By 2009, he cut his work to half time as he put in nine hours in the afternoon and evenings to care for Kristie.
Aging state, growing challenge
The share of those 65 and older in Michigan and older swells.
2010: 14 percent
2040: 23 percent
Source: University of Michigan
Following his retirement, that care schedule grew to 12 hours or more, seven days a week. In 2011, they moved to Grand Rapids to share a house with one of their daughters and her husband. He recalled a phase where Kristie restlessly paced most of the day and he had to feed her while she was standing up and pacing.
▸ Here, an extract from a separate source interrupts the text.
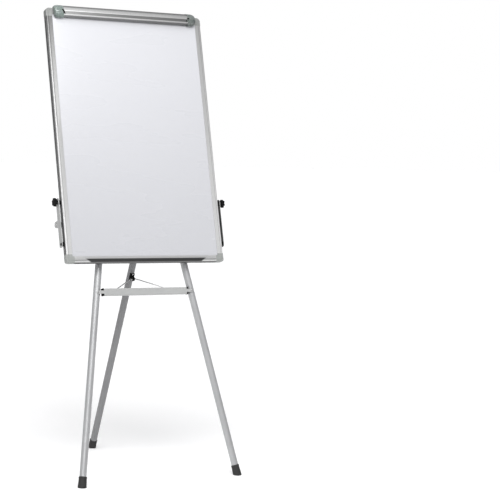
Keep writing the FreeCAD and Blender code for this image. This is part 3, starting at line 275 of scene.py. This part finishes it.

After suffering seizures and losing her mobility, Kristie entered the nursing home in 2012. Wayne said he continued to spend about three hours a day with her, feeding her breakfast, visiting her, and tucking her into bed at night.
He has bittersweet memories of a particular morning about four years ago.
Goates recalled that he kissed Kristie’s forehead after helping feed her breakfast, then looked back as he walked away. Kristie managed to utter what sounded like the beginnings of his name, “Way…”
It was the last verbal communication he can recall.
In the evening, he often reads her written memories from what he recalled and what he’s collected from family and friends. That stretches back to the time they met at Brigham Young University and the summer they spent in a forest lookout tower in the mountains of eastern Oregon just after their marriage in 1973. It was a job he held each summer as he worked his way through college.
“I finally had someone I could share the sunsets with, watch the deer approach early in the morning and see the moons of Jupiter. The sky was so dark you could see them with binoculars,” he recalled.
In the meantime, he said he tries not to dwell on what could be in store for his two daughters. By his calculation, their chance of getting Alzheimer’s hinges on whether they inherited a particular gene from him or from their mother.
“It’s 50-50,” he said.
As for Kristie, Wayne said he does not consider their relationship to be over.
“It may sound corny,” he said, looking over at his wife, “but I consider my care for her courtship for the hereafter.”